Denitrification kinetics and denitrifier abundances in sediments of lakes receiving atmospheric nitrogen deposition (Colorado, USA)

The transport and deposition of anthropogenic nitrogen (N) to downwind ecosystems is significant and can be a dominant source of new N to many watersheds. Bacterially mediated denitrification in lake sediments may ameliorate the effects of N loading by permanently removing such inputs. We measured denitrification in sediments collected from lakes in the Colorado Rocky Mountains (USA) receiving elevated (5-8 kg N ha(-1) y(-1)) or low (< 2 kg N ha(-1) y(-1)) inputs of atmospheric N deposition. The nitrate (NO3 (-)) concentration was significantly greater in high-deposition lakes (11.3 mu mol l(-1)) compared to low-deposition lakes (3.3 mu mol l(-1)). Background denitrification was positively related to NO3 (-) concentrations and we estimate that the sampled lakes are capable of removing a significant portion of N inputs via sediment denitrification. We also conducted a dose-response experiment to determine whether chronic N loading has altered sediment denitrification capacity.

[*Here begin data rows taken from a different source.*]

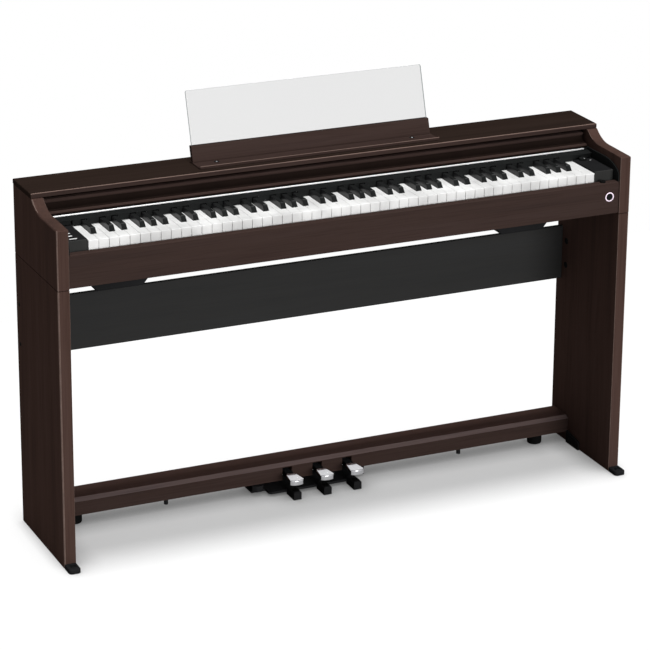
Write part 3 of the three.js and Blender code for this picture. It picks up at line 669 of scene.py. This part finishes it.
def add_pedal_bar():
    low, high = span("crossbar")
    chamfer, slot_top, slot_half = 8, 58, 12
    piece = from_side("pedal_bar", [
        (low.y, low.z), (high.y, low.z), (high.y, high.z), (low.y + chamfer, high.z),
        (low.y, high.z - chamfer)], low, high)
    ease(piece, 0.5, 2, 20)
    # The chamfer gets the paler tone: a painted highlight.
    chamfer_highlight = BAR_CHAMFER_HIGHLIGHT, lambda way, _: way.z > 0.5 and way.y < -0.5
    # The front faces get the darker tone: painted shade.
    faced(piece, BAR, chamfer_highlight, (BAR_FRONT_SHADE, faces_front))
    pocket = box("cutter", -118, 118, low.y + 22, high.y - 8, low.z - 1, slot_top)
    slots = [box("cutter", x - slot_half, x + slot_half, low.y - 1, low.y + 23, low.z - 1, slot_top)
             for _, x in PEDALS]
    carve(piece, pocket, *slots)
    settle(piece, BAR, "crossbar", smooth=30)
    for side, sign, node, (x0, y0, _), (x1, y1, top) in pairs("crossbar_foot"):
        foot = turned(f"levelling_foot_{side}", UP, ((x0 + x1) / 2, (y0 + y1) / 2, 0), [
            (0, 0.6), (11, 0.6), (12, 0), (14, 0), (16, 0.9), (17.2, 2.6), (17.6, 5),
            (17.6, top), (0, top)], 40)
        settle(foot, RUBBER, node)
        pin = rod(f"bar_pin_{side}", UP, (sign * 373, 210, 0), 5, 13.5, low.z + 0.4)
        settle(pin, BLACK)


def add_corner_brackets():
    """Thin ribbed plates on the side panels in front of the bar."""
    for side, sign, node, low, high in pairs("corner_bracket"):
        inner = low.x if sign > 0 else high.x
        plate = from_side(f"corner_plate_{side}", [
            (low.y, 0), (high.y, 0), (high.y, high.z), (low.y + 3, 22), (low.y, 19)], low, high)
        grooves = (156, 161, 166, 171)
        carve(plate, *[box("cutter", inner - 1.5, inner + 1.5, y, y + 2, 3, 17) for y in grooves])
        ease(plate, 0.5, 2, 30)
        settle(plate, BLACK, node)
        head = screw(f"corner_screw_{side}", ACROSS, (inner, 185, 13), 3.2, -sign)
        settle(head, GLOSS_BLACK)


# ---------- pedals ----------
PEDAL_TOP = 50
LEVER_BOTTOM = PEDAL_TOP - 11.4
HINGE_Y, HINGE_Z = 250, 44
HOUSING_FLOOR = 11.5  # where its walls and ears begin, inside its plate
SPRING_Y, SPRING_BOTTOM, SPRING_LENGTH, SPRING_TURNS = 232, 12, 22.8, 6


def pedal_plan(x, stem, back, pad, tip, nose, length, end):
    """A pedal from above: a straight stem, then a pad that widens to a round nose."""
    shoulder = tip + length
    return [(x - stem, end), (x - stem, shoulder), (x - back, shoulder - 1),
            *arc((x, tip + nose), (pad, nose), 180, 360, 16),
            (x + back, shoulder - 1), (x + stem, shoulder), (x + stem, end)]


def add_pedals():
    """Three chrome shells, each over a dark lever with a hub on the shaft."""
    low, high = span("pedal_middle")
    top, tip, half = PEDAL_TOP, low.y, high.x
    for name, x in PEDALS:
        body = f"pedal_{name}"
        plan = pedal_plan(x, 10, 12.5, half, tip, 9, 45, tip + 46)
        shell = outlined(f"pedal_pad_{name}", UP, plan, top - 12, 12)
        round_edges(shell, 2.6, 4, lambda edge: on_top(top)(edge) and middle(edge).y < tip + 44)
        plan = pedal_plan(x, 8, 10.5, half - 2, tip + 2.2, 8, 42, tip + 60)
        hollow = outlined("cutter", UP, plan, top - 30, 27.6)
        open_sides = box("cutter", x - 30, x + 30, tip + 13, tip + 60, top - 14, top - 5.5)
        carve(shell, hollow, open_sides)
        ease(shell, 0.4, 2, 45)
        settle(shell, CHROME, body=body)
        plan = pedal_plan(x, 9, 10, half - 2.6, tip + 2.8, 8, 42, high.y - 6)
        core = outlined(f"pedal_lever_{name}", UP, plan, LEVER_BOTTOM, 8.4)
        ease(core, 0.6)
        stem = box("stem", x - 9, x + 9, tip + 46.4, high.y - 4, LEVER_BOTTOM, top)
        round_edges(stem, 1.6, 2, on_top(top))
        hub = rod("hub", ACROSS, (x, HINGE_Y, HINGE_Z), 7.5, -9, 9, 0.6, 28)
        settle(join(core, stem, hub), BLACK, body, body)


def add_pedal_base():
    """The pedal housing: a stepped plate, a lug, end walls and ears for the shaft."""
    low, high = span("pedal_base")
    bar_front, top = span("crossbar")[0].y, span("crossbar")[0].z - 0.3
    front, hidden = bar_front - 22, bar_front + 3
    left, right = -PEDAL_STEP - 54, PEDAL_STEP + 12
    plate = outlined("pedal_housing", UP, [
        (low.x, hidden), (left, hidden), (left, front + 6), (left + 6, front), (right, front),
        (right, hidden), (high.x, hidden), (high.x, high.y), (low.x, high.y)], 6, 6)
    ease(plate, 1.0)
    lug_back = 262
    lug = outlined("housing_lug", UP, [
        (low.x, lug_back), (low.x, hidden - 6), (low.x + 8, hidden - 14), (left - 14, hidden - 14),
        (left - 8, hidden - 8), (left - 8, lug_back)], 12.1, top - 12.1)
    carve(lug, box("cutter", low.x + 5, left - 13, hidden + 4, lug_back - 6, 11, top - 4))
    ease(lug, 0.8)
    walls = [board("wall", x, x + 4, hidden, high.y, HOUSING_FLOOR, top, 0.6) for x in (low.x, high.x - 4)]
    ears = []
    for number in (-1.5, -0.5, 0.5, 1.5):
        x = number * PEDAL_STEP * 0.96
        ear = outlined("ear", ACROSS, [
            (243, HOUSING_FLOOR), (high.y, HOUSING_FLOOR), (high.y, 48), (high.y - 4, 54), (247, 54),
            (243, 50)], x - 4, 8)
        ears.append(ease(ear, 0.6))
    settle(join(plate, lug, *walls, *ears), BLACK, "pedal_base")


def add_pedal_stops():
    """A stop block with a rubber pad and a return spring for each pedal."""
    for name, x in PEDALS:
        stop = outlined(f"pedal_stop_{name}", DEEP, [
            (x - 10, 0), (x + 10, 0), (x + 10, 17.5), (x + 7.5, 20), (x - 7.5, 20),
            (x - 10, 17.5)], 138, 44)
        ease(stop, 1.2)
        settle(stop, BLACK)
        pad = board(f"stop_pad_{name}", x - 7, x + 7, 142, 158, 19.5, 21.5, 0.8)
        settle(pad, RUBBER)
        steps = 12 * SPRING_TURNS
        coil = arc((x, SPRING_Y), (5, 5), 0, 360 * SPRING_TURNS, steps)
        points = [(*spot, SPRING_BOTTOM + SPRING_LENGTH * step / steps) for step, spot in enumerate(coil)]
        settle(wire(f"return_spring_{name}", points, 0.7), GLOSS_BLACK)


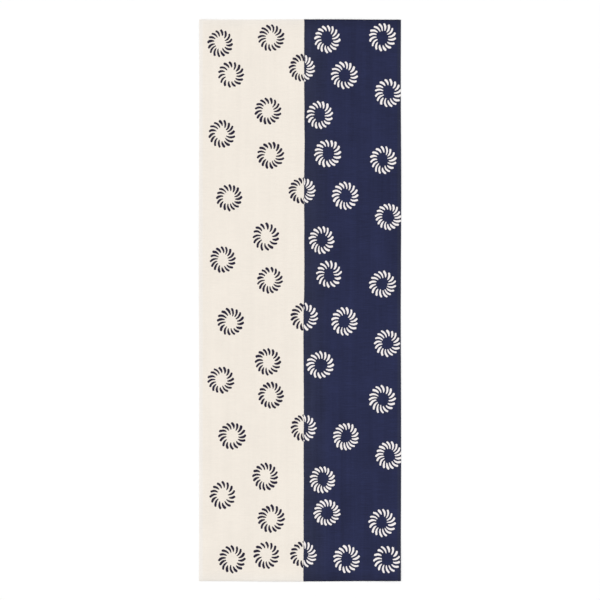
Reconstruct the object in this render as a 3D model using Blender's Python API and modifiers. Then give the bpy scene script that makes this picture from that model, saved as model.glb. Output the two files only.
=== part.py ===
"""A tenugui: one flat length of thin plain-woven cotton, left cream on one half and dyed navy on the other.

The cloth lies face up on a surface. +X runs across its width to the right, +Y up its length and +Z off the
surface. The origin is under the middle of the cloth, at the height of the surface. Lengths are in metres.
"""

from collections import namedtuple
from math import cos, pi

import bpy

# Driving dimensions
CLOTH_WIDTH = 0.335  # selvedge to selvedge: the full width of a narrow bolt
CLOTH_LENGTH = 0.931  # from cut end to cut end
CLOTH_THICKNESS = 0.001
DYE_BORDER_X = 0.0064  # the line where the cream half meets the navy half, right of the middle

# The cloth is divided into this many cells, an equal number on each side of the dye border.
CELLS_ACROSS_A_HALF = 10
CELLS_ALONG = 56

# Each edge draws in from the true rectangle by a soft wave. A selvedge waves along the length, and a cut
# end waves across the width. waves and phase are in whole turns from one end of the edge to the other.
Edge = namedtuple("Edge", "draw_in waves phase")
LEFT_SELVEDGE = Edge(draw_in=0.0007, waves=1.6, phase=0.10)
RIGHT_SELVEDGE = Edge(draw_in=0.0006, waves=2.3, phase=0.45)
UPPER_CUT = Edge(draw_in=0.0005, waves=1.2, phase=0.30)
LOWER_CUT = Edge(draw_in=0.0007, waves=0.9, phase=0.55)

# The cloth lies flat but for these low, soft lifts of its rim. across and along place the middle of a lift,
# and reach_across and reach_along say how far it spreads, as shares of the half width and the half length.
Lift = namedtuple("Lift", "across along reach_across reach_along rise")
LIFTS = (
    Lift(across=-1.00, along=1.00, reach_across=0.50, reach_along=0.20, rise=0.0009),
    Lift(across=0.35, along=1.00, reach_across=0.45, reach_along=0.12, rise=0.0005),
    Lift(across=1.00, along=0.46, reach_across=0.30, reach_along=0.26, rise=0.0006),
    Lift(across=-1.00, along=0.22, reach_across=0.28, reach_along=0.22, rise=0.0005),
    Lift(across=1.00, along=-0.24, reach_across=0.26, reach_along=0.20, rise=0.0004),
    Lift(across=-1.00, along=-0.52, reach_across=0.30, reach_along=0.24, rise=0.0006),
    Lift(across=-0.20, along=-1.00, reach_across=0.50, reach_along=0.14, rise=0.0005),
    Lift(across=1.00, along=-1.00, reach_across=0.46, reach_along=0.22, rise=0.0010),
)

Finish = namedtuple("Finish", "name base_color roughness")
CREAM_HALF = Finish("undyed cream cotton", (0.876, 0.812, 0.737, 1.0), 0.85)
NAVY_HALF = Finish("navy dyed cotton", (0.028, 0.032, 0.070, 1.0), 0.85)


def clear_scene():
    for old in list(bpy.data.objects):
        bpy.data.objects.remove(old, do_unlink=True)


def make_material(finish):
    material = bpy.data.materials.new(finish.name)
    material.use_nodes = True
    surface = material.node_tree.nodes["Principled BSDF"]
    surface.inputs["Base Color"].default_value = finish.base_color
    surface.inputs["Roughness"].default_value = finish.roughness
    surface.inputs["Metallic"].default_value = 0.0
    material.diffuse_color = finish.base_color
    return material


def drawn_in(edge, share):
    """How far an edge stands in from the true rectangle, at a share from -1 to 1 of the way along it."""
    turns = edge.waves * (share + 1) / 2 + edge.phase
    return edge.draw_in * (1 - cos(2 * pi * turns)) / 2


def rise_at(across, along):
    """How high the underside stands off the surface: zero over nearly all of the cloth."""
    height = 0.0
    for lift in LIFTS:
        from_middle = ((across - lift.across) / lift.reach_across) ** 2
        from_middle += ((along - lift.along) / lift.reach_along) ** 2
        if from_middle < 1:
            height += lift.rise * (1 - from_middle) ** 2
    return height


def place_on_cloth(across, along):
    """The underside's point at shares of the half width and half length: across is 0 on the dye border."""
    if across < 0:
        selvedge = -CLOTH_WIDTH / 2 + drawn_in(LEFT_SELVEDGE, along)
    else:
        selvedge = CLOTH_WIDTH / 2 - drawn_in(RIGHT_SELVEDGE, along)
    x = DYE_BORDER_X + (selvedge - DYE_BORDER_X) * abs(across)
    if along < 0:
        y = along * (CLOTH_LENGTH / 2 - drawn_in(LOWER_CUT, across))
    else:
        y = along * (CLOTH_LENGTH / 2 - drawn_in(UPPER_CUT, across))
    return x, y, rise_at(2 * x / CLOTH_WIDTH, 2 * y / CLOTH_LENGTH)


def make_cloth(collection):
    # The grid starts from -1 to 1 each way, so that its points are shares of the half width and half length.
    bpy.ops.mesh.primitive_grid_add(
        x_subdivisions=2 * CELLS_ACROSS_A_HALF, y_subdivisions=CELLS_ALONG, size=2
    )
    cloth = bpy.context.object
    cloth.name = "tenugui_cloth"
    cloth.data.name = "tenugui_cloth"
    for old in list(cloth.users_collection):
        old.objects.unlink(cloth)
    collection.objects.link(cloth)

    for vertex in cloth.data.vertices:
        across, along, _ = vertex.co
        vertex.co = place_on_cloth(across, along)

    cloth.data.materials.append(make_material(CREAM_HALF))
    cloth.data.materials.append(make_material(NAVY_HALF))
    for face in cloth.data.polygons:
        face.material_index = 1 if face.center.x > DYE_BORDER_X else 0
        face.use_smooth = True

    # The grid is the underside, and the thickness is added above it.
    thickness = cloth.modifiers.new("thickness", "SOLIDIFY")
    thickness.thickness = CLOTH_THICKNESS
    thickness.offset = 1.0
    return cloth


def main():
    clear_scene()
    tenugui = bpy.data.collections.new("tenugui")
    bpy.context.scene.collection.children.link(tenugui)
    make_cloth(tenugui)


main()
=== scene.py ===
"""A tenugui in its finished looks: thin plain-woven cotton, cream on one half and navy on the other, with
scattered rings of twisted petal strokes. The cloth lies flat, face up, and is seen from straight above.

Sizes are in metres, and the materials' patterns in millimetres. +X runs to the navy selvedge, +Y to the
upper cut end and +Z off the floor.
"""

from collections import namedtuple
from functools import partial
from math import copysign, cos, hypot, pi, radians, tau
from random import Random

import bpy
import numpy as np
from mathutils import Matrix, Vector, noise


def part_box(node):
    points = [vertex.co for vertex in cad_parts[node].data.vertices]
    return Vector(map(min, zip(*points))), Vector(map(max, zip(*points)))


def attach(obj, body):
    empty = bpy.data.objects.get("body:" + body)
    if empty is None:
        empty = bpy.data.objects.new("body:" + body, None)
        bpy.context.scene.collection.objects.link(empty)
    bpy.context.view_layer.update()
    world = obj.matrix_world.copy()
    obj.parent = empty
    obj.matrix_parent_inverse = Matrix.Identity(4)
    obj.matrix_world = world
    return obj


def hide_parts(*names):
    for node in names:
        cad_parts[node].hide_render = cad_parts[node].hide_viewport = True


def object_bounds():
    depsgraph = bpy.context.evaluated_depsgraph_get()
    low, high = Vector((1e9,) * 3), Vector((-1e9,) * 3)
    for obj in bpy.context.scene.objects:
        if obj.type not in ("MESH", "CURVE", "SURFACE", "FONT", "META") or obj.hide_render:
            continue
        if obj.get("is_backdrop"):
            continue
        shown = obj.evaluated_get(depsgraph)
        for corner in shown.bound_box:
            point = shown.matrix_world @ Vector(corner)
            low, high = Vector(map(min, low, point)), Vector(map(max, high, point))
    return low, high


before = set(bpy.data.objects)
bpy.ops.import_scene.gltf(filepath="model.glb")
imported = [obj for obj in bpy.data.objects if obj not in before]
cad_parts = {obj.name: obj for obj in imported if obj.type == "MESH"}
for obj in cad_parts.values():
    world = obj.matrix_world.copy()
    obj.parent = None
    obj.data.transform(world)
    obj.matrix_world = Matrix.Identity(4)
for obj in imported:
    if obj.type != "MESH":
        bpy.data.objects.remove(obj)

bl_info = {
    "name": "Tenugui",
    "version": (1, 0, 0),
    "blender": (4, 5, 0),
    "location": "View3D > Sidebar > Tenugui",
    "description": "A dyed cotton tenugui, laid flat, with its edge threads and a plain studio",
    "category": "Object",
}

NODE = "tenugui_cloth"
BODY = "root"
FRAME_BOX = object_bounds()
LOW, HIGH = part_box(NODE)
MM = 0.001

# The cloth's edges in the photograph, in pixels of its square frame
PHOTO_FRAME = 600
PHOTO_LEFT, PHOTO_RIGHT = 198.8, 401.2
PHOTO_TOP, PHOTO_BOTTOM = 19.4, 581.3

# Each edge draws in from the true rectangle by a soft wave, in whole turns from end to end.
Edge = namedtuple("Edge", "draw_in waves phase")
LEFT_SELVEDGE = Edge(draw_in=0.0007, waves=1.6, phase=0.10)
RIGHT_SELVEDGE = Edge(draw_in=0.0006, waves=2.3, phase=0.45)
UPPER_CUT = Edge(draw_in=0.0005, waves=1.2, phase=0.30)
LOWER_CUT = Edge(draw_in=0.0007, waves=0.9, phase=0.55)

# The low, soft lifts of the rim, placed and sized in shares of the half width and the half length
Lift = namedtuple("Lift", "across along reach_across reach_along rise")
LIFTS = (
    Lift(across=-1.00, along=1.00, reach_across=0.50, reach_along=0.20, rise=0.0009),
    Lift(across=0.35, along=1.00, reach_across=0.45, reach_along=0.12, rise=0.0005),
    Lift(across=1.00, along=0.46, reach_across=0.30, reach_along=0.26, rise=0.0006),
    Lift(across=-1.00, along=0.22, reach_across=0.28, reach_along=0.22, rise=0.0005),
    Lift(across=1.00, along=-0.24, reach_across=0.26, reach_along=0.20, rise=0.0004),
    Lift(across=-1.00, along=-0.52, reach_across=0.30, reach_along=0.24, rise=0.0006),
    Lift(across=-0.20, along=-1.00, reach_across=0.50, reach_along=0.14, rise=0.0005),
    Lift(across=1.00, along=-1.00, reach_across=0.46, reach_along=0.22, rise=0.0010),
)

# One repeat of the rings, charted to the nearest 5 mm: across from the middle of the cloth, and
# along down from where the repeat begins
Place = namedtuple("Place", "across along")
REPEAT = (
    Place(across=0.045, along=0.015),
    Place(across=0.135, along=0.030),
    Place(across=-0.050, along=0.020),
    Place(across=0.005, along=0.080),
    Place(across=-0.115, along=0.090),
    Place(across=0.075, along=0.090),
    Place(across=0.145, along=0.125),
    Place(across=-0.055, along=0.155),
    Place(across=0.035, along=0.160),
    Place(across=-0.130, along=0.190),
)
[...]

Under Michaelis-Menten kinetics, the maximum denitrification rate and half-saturation NO3 (-) concentration did not differ between deposition regions and were 765 mu mol N m(-2) h(-1) and 293 mu mol l(-1) NO3 (-), respectively, for all lakes. We enumerated the abundances of nitrate- and nitrite-reducing bacteria and found no difference between high- and low-deposition lakes. The abundance of these bacteria was related to available light and bulk sediment resources. Our findings support a growing body of evidence that lakes play an important role in N removal and, furthermore, suggest that current levels of N deposition have not altered the abundance of denitrifying bacteria or saturated the capacity for sediment denitrification.